Sadly, not everything is great. Human Revolution has a few very annoying boss battles that feel completely out of context and force Jensen to do things he will most likely not be prepared for, especially if the player has upgraded him for stealth rather than combat. These bosses will make players carry weapons and use them against them without giving enough options or alternate ways to kill them. And in higher difficulties they can be really, really frustrating. Fortunately, most of them have a glitch or two that can be used against them if you look around the internet for solutions on how to easily beat them.

Deus Ex: Human Revolution is simply a fantastic game that could have easily been one of the most iconic jewels of this console generation if it weren’t for the terrible bosses that in truth, do hinder the overall experience by a lot. But if you bear with them (like you should) you’ll be presented with a truly wonderful and beautiful cyberpunk RPG like no other. The story is amazing, just like the graphics, soundtrack and gameplay and fortunately, it’s also available on PS3 and PC so there’s just no excuse for not playing it.


Pros:
-          Excellent graphics and art style.
-          Adam Jensen is an awesome main character.
-          Story and narrative are top notch.
-          Fantastic gameplay mechanics.
-          Great soundtrack.

Cons:
-          Terrible, terrible bosses.
-          Takes a bit of trial and error, especially in the first few missions.

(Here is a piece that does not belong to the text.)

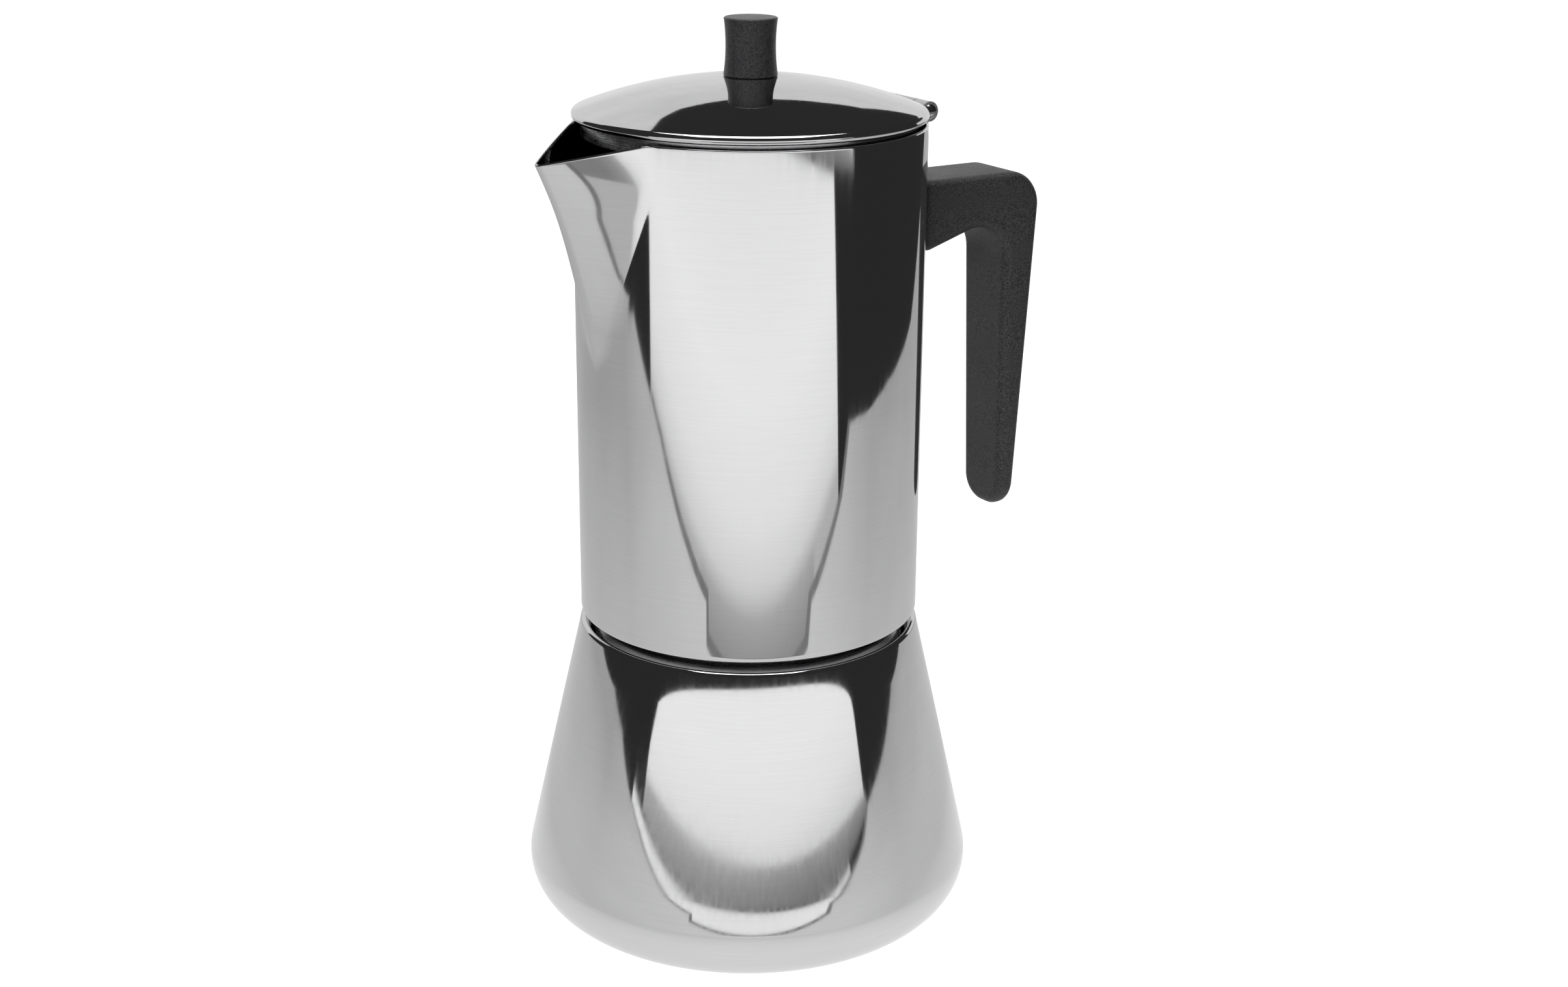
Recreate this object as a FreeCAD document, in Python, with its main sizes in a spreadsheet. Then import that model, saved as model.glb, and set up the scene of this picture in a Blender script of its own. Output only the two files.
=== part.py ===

-          Graphics and Visuals………...10
-          Music and Sound Effects….....9
-          Gameplay………………....…9
-          Replay Value………………..10

-          Overall Score……………….. 9.5 / 10

4/04/2013

Deus Ex Human Revolution finished!

I finally finished Deus Ex Human Revolution. Amazing game with terrible bosses that to be quite honest, kinda destroyed the entire experience for me. I was scared about the final boss being as painful as the other three but fortunately, it was pretty fucking cool. 


There's a way to even kill the boss EASILY with the Laser Rifle if you happen to have it in your inventory. But even without it, the boss has many ways to be dealt with. And all of them are pretty fun, just like the missions themselves. I was always surprised about how many ways the game presented before me to reach my objectives. It's very good and in all honesty, the game deserves more than one playthrough.

Sadly though, I won't be able to because I have a huge backlog that I want to keep working on. I'll be writing a review for the game very soon so I hope I'll have time for it during the week.